David Carr and AO Scott used to do a series of trenchant videos at the NY Times. They called the series The Sweet Spot. Back on July 19, 2013 the subject was jargon. In the video Scott reads from a Carr tech article: ” “You can’t scale your way out of a paradym shift.” Come again?
David doesn’t try to wiggle out of it. He explains: “In the tech world writers become prisoners of their source base. We want them to think we’re smart.” If you can’t use the jargon of your field of interest, you have no credibility in that field. Jargon can also flip over into the use of euphemisms. As an example a Sweet Spot guest cites Google. When Google decided to send a product called Google Reader down the tubes, they softened the message by saying they were “sunsetting” the product. The term caught on, and is now definitely in the jarg0n of the business world.

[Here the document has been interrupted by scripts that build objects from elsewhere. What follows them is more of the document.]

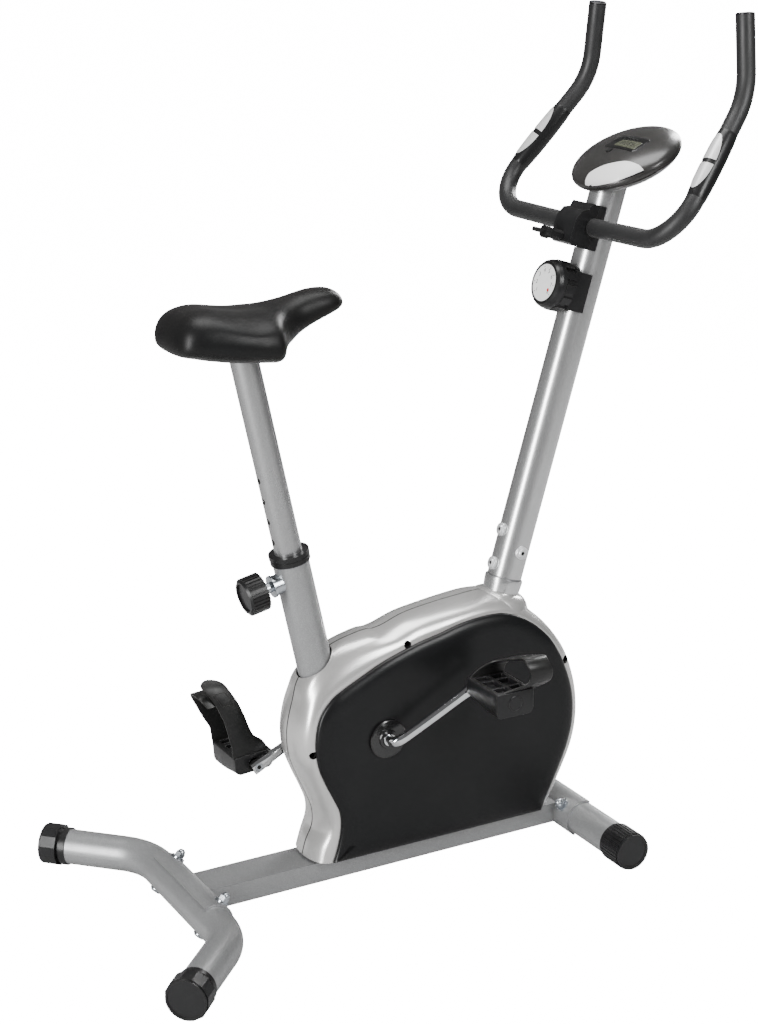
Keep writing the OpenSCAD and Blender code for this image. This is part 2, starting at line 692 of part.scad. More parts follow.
// Outline around both pulleys at a distance d
module belt_outline(d) {
    r1 = pulley_r + d;
    r2 = small_pulley_r + d;
    span = [wheel_ahead, wheel_z - crank_z];
    along = unit(span);
    out = [-along[1], along[0]];
    lift = (r1 - r2) / norm(span);
    up = along * lift + out * sqrt(1 - lift * lift);
    down = along * lift - out * sqrt(1 - lift * lift);
    sink = 0.03;
    circle(r = r1);
    translate(span) circle(r = r2);
    polygon([(r1 - sink) * up, (r1 - sink) * down, span + (r2 - sink) * down, span + (r2 - sink) * up]);
}
module drive_belt() {
    color(soft_black) in_frame() translate([0, -pulley_y - 0.5, crank_z]) rotate([90, 0, 0])
        linear_extrude(pulley_width - 1) difference() {
            belt_outline(seat_fit + 1.6);
            belt_outline(seat_fit);
        }
}
module magnet_arm() {
    color(steel) in_frame() translate(arm_pivot) rotate([0, brake_open, 0]) translate(-arm_pivot) {
        translate(wheel_at) rotate([90, 0, 0]) translate([0, 0, -brake_half]) {
            rotate([0, 0, 98]) rotate_extrude(angle = 62) translate([wheel_r + 5.5, 0]) square([5, 2 * brake_half]);
            for (a = [106, 124, 142]) rotate([0, 0, a]) rotate_extrude(angle = 12)
                translate([wheel_r + 1.5, 2]) square([4.2, 2 * brake_half - 4]);
        }
        difference() {
            translate(arm_pivot + [-12, 1 - brake_half, -12]) cube([32, 2 * brake_half - 2, 15]);
            translate(wheel_at) across(wheel_r + 7, 60);
        }
        translate(arm_pivot) across(4, 2 * (fork_in + fork_plate));
    }
}
// Coil spring between the brace and the brake arm
spring_at = [148, 0, brace_z - brace_r - 0.3];
spring_r = 4;
spring_wire = 0.7;
spring_turns = 7;
spring_height = 48;
module brake_spring() {
    steps = spring_turns * 12;
    tilt = atan(spring_height / (spring_turns * 2 * PI * spring_r));
    color(zinc) in_frame() translate([spring_at[0], 0, spring_at[2] - spring_height - spring_wire])
        loft([for (i = [0 : steps]) let (a = i * 30, out = [cos(a), sin(a), 0],
            side = [sin(a) * sin(tilt), -cos(a) * sin(tilt), cos(tilt)])
            [for (j = [0 : 5]) spring_r * out + [0, 0, spring_height * i / steps]
                + spring_wire * (cos(j * 60) * out + sin(j * 60) * side)]]);
}

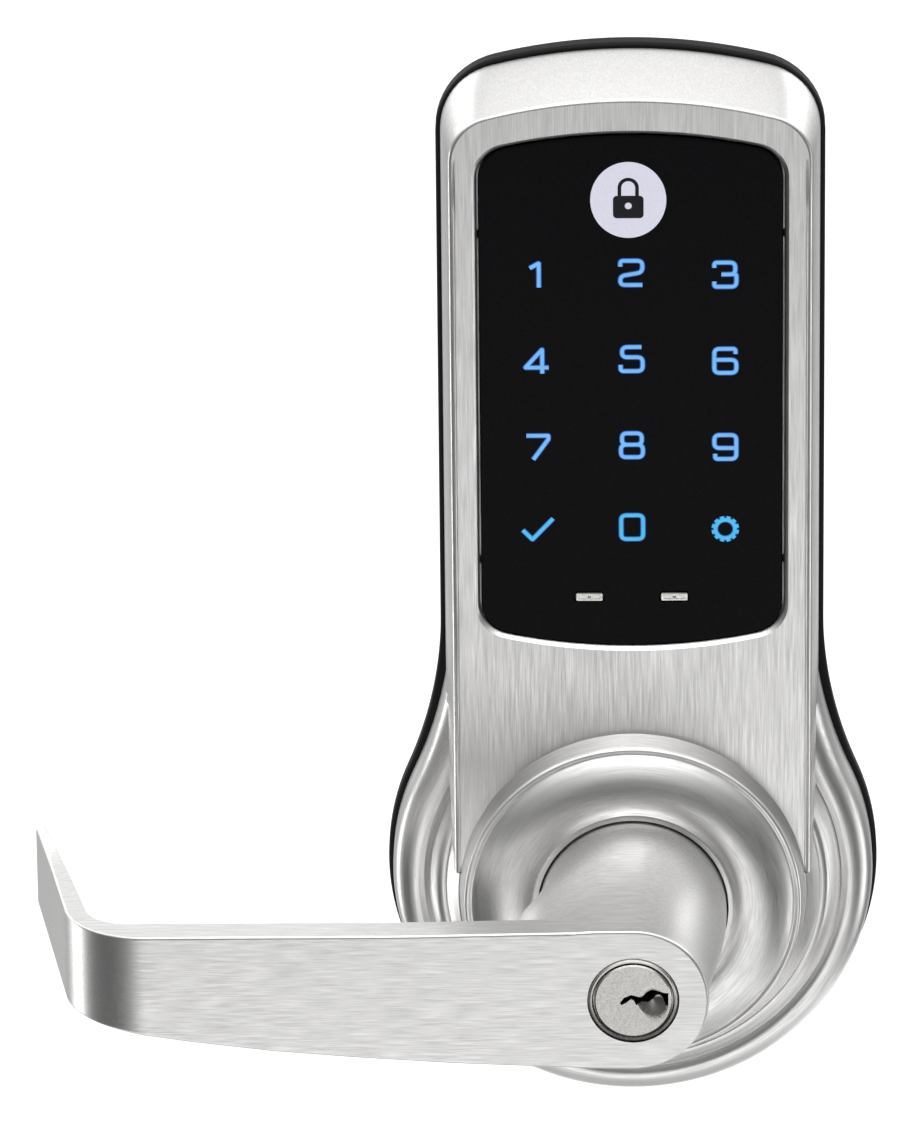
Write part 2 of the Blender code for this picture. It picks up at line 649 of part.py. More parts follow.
def make_cylinder_shell():
    bore = PLUG_R + GAP
    shell = rod(SHELL_R, SHELL_BACK, LEVER_FRONT, steps=32)
    bible = box((BIBLE_END, -BIBLE_HALF, SHELL_BACK), (-5 * MM, BIBLE_HALF, BIBLE_FRONT))
    combine(shell, bible, "UNION")
    combine(shell, rod(bore, 30 * MM, 70 * MM, steps=32))
    combine(shell, rod(PLUG_FACE_R + GAP, LEVER_FRONT - 1.4 * MM, 70 * MM, steps=32))
    for z in pin_heights():
        combine(shell, lay_along_x(rod(PIN_BORE_R, -20 * MM, -5 * MM, steps=12), z))
    cover_slot = box((BIBLE_END - 1 * MM, -2.1 * MM, 38 * MM), (BIBLE_END + 0.9 * MM, 2.1 * MM, BIBLE_FRONT - 1 * MM))
    combine(shell, cover_slot)
    part(shell, "cylinder_shell", "satin_nickel", LEVER_AXIS)
    strip = box((BIBLE_END, -1.8 * MM, 38.3 * MM), (BIBLE_END + 0.6 * MM, 1.8 * MM, BIBLE_FRONT - 1.3 * MM))
    part(strip, "pin_chamber_cover", "bronze", LEVER_AXIS)


def make_plug():
    face_back = LEVER_FRONT - 1.1 * MM
    profile = [(0, PLUG_FRONT), (PLUG_FACE_R, PLUG_FRONT), (PLUG_FACE_R, face_back), (PLUG_R, face_back),
               (PLUG_R, 37.1 * MM), (4.9 * MM, 37.1 * MM), (4.9 * MM, 35.8 * MM), (6.0 * MM, 35.8 * MM),
               (6.0 * MM, 34.6 * MM), (0, 34.6 * MM)]
    plug = turned(profile, 32)
    combine(plug, box((-2.3 * MM, -0.8 * MM, 38.0 * MM), (9 * MM, 0.8 * MM, 70 * MM)))
    combine(plug, box((1.1 * MM, -1.3 * MM, 38.0 * MM), (4.3 * MM, 1.3 * MM, 70 * MM)))
    for z in pin_heights():
        combine(plug, lay_along_x(rod(PIN_BORE_R, -9 * MM, -1.6 * MM, steps=12), z))
    dimple = turned([(0, PLUG_FRONT + 0.5 * MM), (2.9 * MM, PLUG_FRONT + 0.5 * MM), (0, PLUG_FRONT - 1.6 * MM)], 24)
    dimple.location.x = 3.4 * MM
    combine(plug, dimple)
    part(plug, "cylinder_plug", "satin_nickel", PLUG_AXIS)

    clip = tube(5.2 * MM, 7.4 * MM, 36.0 * MM, 36.8 * MM, 24)
    combine(clip, box((-3 * MM, -10 * MM, 35 * MM), (3 * MM, 0, 38 * MM)))
    part(clip, "plug_clip", "spring_steel", PLUG_AXIS)

    tail = box((-3.2 * MM, -0.7 * MM, -20 * MM), (3.2 * MM, 0.7 * MM, 34.0 * MM))
    combine(tail, rod(4.6 * MM, 33.2 * MM, 34.3 * MM), "UNION")
    part(tail, "tailpiece", "steel", PLUG_AXIS)


def make_pins():
    """Key pins in the plug, driver pins and springs in the shell, meeting at the shear line."""
    shear = -(PLUG_R - 0.15 * MM)
    driver_foot = -(PLUG_R + GAP + 0.1 * MM)
    driver_top = driver_foot - 2.7 * MM
    spring_top = BIBLE_END + 1.0 * MM
    for number, z in enumerate(pin_heights(), 1):
        key_pin = turned([(0, -1.2 * MM), (0.5 * MM, -1.2 * MM), (PIN_R, -2.2 * MM), (PIN_R, shear), (0, shear)], 12)
        part(lay_along_x(key_pin, z), f"key_pin_{number}", "bronze", PLUG_AXIS)
        driver = turned([(0, driver_foot), (PIN_R, driver_foot), (PIN_R, driver_top), (0, driver_top)], 12)
        part(lay_along_x(driver, z), f"driver_pin_{number}", "steel", LEVER_AXIS)
        coils, per_coil, start, end = 4, 8, driver_top - 0.35 * MM, spring_top + 0.2 * MM
        points = []
        for i in range(coils * per_coil + 1):
            turn = 2 * math.pi * i / per_coil
            share = i / (coils * per_coil)
            points.append((start + (end - start) * share, 0.95 * MM * math.cos(turn), z + 0.95 * MM * math.sin(turn)))
        part(wire(points, 0.17 * MM, 0), f"pin_spring_{number}", "spring_steel", LEVER_AXIS)


# ---------------------------------------------------------------- assembly

for old in list(bpy.data.objects):
    bpy.data.objects.remove(old, do_unlink=True)

LOOKS = {
    "satin_chrome": ((0.62, 0.62, 0.61), 0.32, 1.0),
    "satin_nickel": ((0.55, 0.55, 0.54), 0.28, 1.0),
    "nickel": ((0.75, 0.75, 0.74), 0.25, 1.0),
    "steel": ((0.45, 0.45, 0.46), 0.45, 1.0),
    "zinc_steel": ((0.60, 0.60, 0.58), 0.40, 1.0),
    "spring_steel": ((0.35, 0.35, 0.36), 0.35, 1.0),
    "bronze": ((0.62, 0.45, 0.22), 0.40, 1.0),
    "rubber": ((0.03, 0.03, 0.03), 0.80, 0.0),
    "black_glass": ((0.01, 0.01, 0.012), 0.08, 0.0),
    "clear_plastic": ((0.80, 0.83, 0.86), 0.20, 0.0),
    "circuit_board": ((0.02, 0.16, 0.07), 0.50, 0.0),
    "black_plastic": ((0.03, 0.03, 0.03), 0.55, 0.0),
    "white_plastic": ((0.80, 0.79, 0.75), 0.50, 0.0),
}

PARTS = new_collection("keypad_lever_lock")
CUTTERS = new_collection("cutters")
FRAME = new_empty("lock_frame", rotation=(math.pi / 2, 0, 0))
LEVER_AXIS = new_empty("lever_axis", FRAME)
PLUG_AXIS = new_empty("plug_axis", LEVER_AXIS)
CATCH_AXIS = new_empty("catch_axis", LEVER_AXIS)

make_gasket()
make_mounting_plate()
make_front_cover()
make_posts()
make_plate_screws()
make_grommet()
make_keypad()
make_jump_contacts()
make_spring_cage()
make_return_springs()
make_spindle()
make_catch()
make_lever()
make_cylinder_shell()
make_plug()
make_pins()
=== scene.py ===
"""Looks for a keypad lever lock: a brushed cover with a touchscreen, a round rose and a return lever.

Laid out as a Blender add-on: each group of pieces has its own operator, listed in the 3D view's
sidebar. World frame in metres: X to the right, Z up the door, -Y out of the door towards the user.
"""
import json
import math

import bmesh
import bpy
import numpy as np
from mathutils import Matrix, Vector


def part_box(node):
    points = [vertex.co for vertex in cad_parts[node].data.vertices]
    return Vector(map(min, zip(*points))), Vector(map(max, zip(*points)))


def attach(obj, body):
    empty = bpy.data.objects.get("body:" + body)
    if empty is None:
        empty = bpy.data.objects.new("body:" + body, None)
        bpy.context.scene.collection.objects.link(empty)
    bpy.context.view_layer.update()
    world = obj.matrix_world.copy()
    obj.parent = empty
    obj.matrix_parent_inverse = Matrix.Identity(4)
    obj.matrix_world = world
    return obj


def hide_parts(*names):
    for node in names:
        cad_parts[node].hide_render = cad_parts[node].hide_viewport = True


bl_info = {
    "name": "Keypad Lever Lock",
    "version": (1, 0, 0),
    "blender": (4, 5, 0),
    "location": "View3D > Sidebar > Lock",
    "description": "Brushed metal, glass and light for a keypad lever lock",
    "category": "Object",
}

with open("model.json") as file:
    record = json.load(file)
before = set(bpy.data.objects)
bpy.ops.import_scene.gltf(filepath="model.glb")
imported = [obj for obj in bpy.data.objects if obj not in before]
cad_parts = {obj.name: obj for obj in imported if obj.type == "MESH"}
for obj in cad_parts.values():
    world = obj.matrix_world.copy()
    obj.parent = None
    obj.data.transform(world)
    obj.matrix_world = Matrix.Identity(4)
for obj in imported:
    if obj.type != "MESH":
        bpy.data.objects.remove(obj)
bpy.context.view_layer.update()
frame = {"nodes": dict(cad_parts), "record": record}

MM = 0.001
MERGE = 1e-6                      # points closer than this are one
TINY = 1e-7                       # stands for a radius of zero
CREASE = math.radians(32)         # edges that turn more than this are shaded as creases


def reach(node, axis, side):
    """How far a CAD node reaches along an axis: side 0 is its low end, side 1 its high end."""
    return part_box(node)[side][axis]


def middle(node):
    """The x and z of a CAD node's middle."""
    near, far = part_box(node)
    return (near.x + far.x) / 2, (near.z + far.z) / 2


# Back outline: a round rose that flares into the keypad's straight sides
ROSE_R = -reach("back_gasket", 2, 0)
TOP_Z = reach("back_gasket", 2, 1)
GASKET_FRONT = -reach("back_gasket", 1, 0)
SIDE_X = 34.6 * MM
CORNER_R = 14.0 * MM
TOP_R = 100.0 * MM
FLARE_R = 75.0 * MM
LIP = TOP_Z - reach("front_cover", 2, 1)

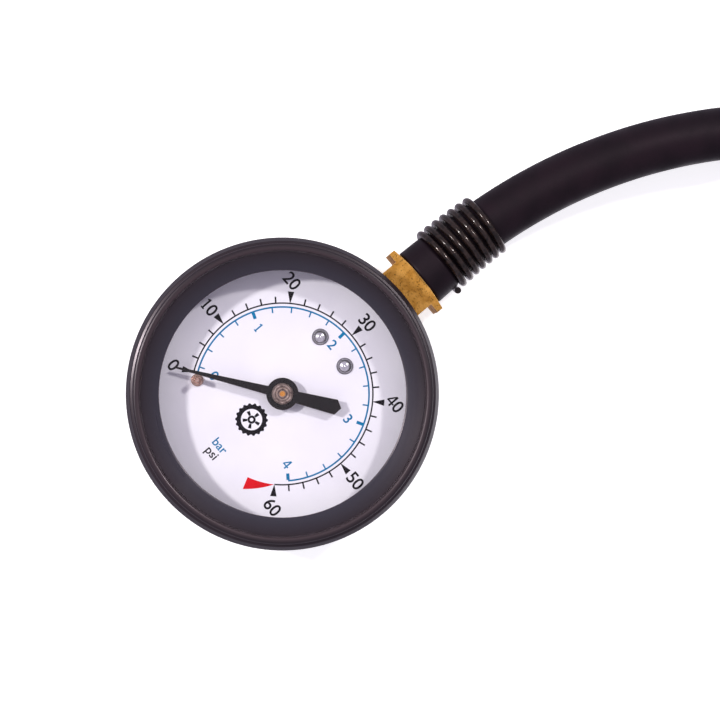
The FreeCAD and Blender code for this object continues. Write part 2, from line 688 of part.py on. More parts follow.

In the US Army of today, if you want to talk about anti-personnel mines and artillery shells buried in roads in Afghanistan and Iraq you shorten it down and pretty it up a little by referring to these deadly weapons as IED (Improvised Explosive Devices). In fact military lingo is littered with acronyms that only the “natives” understand. Carr and Scott talk about outsiders using jargon as “going native”. It can be bewildering to the uninitiated. But it’s not all bad. Jargon can be a valuable shortcut to very specific references to the veterans of a field of endeavor.
In the blogging world, you quickly learn to talk in terms of “landing pages”, “posts”, “widgets”, “plugins”, and “Sharing”. It’s part of earning your chops.
What do you think about jargon? Should we do away with it?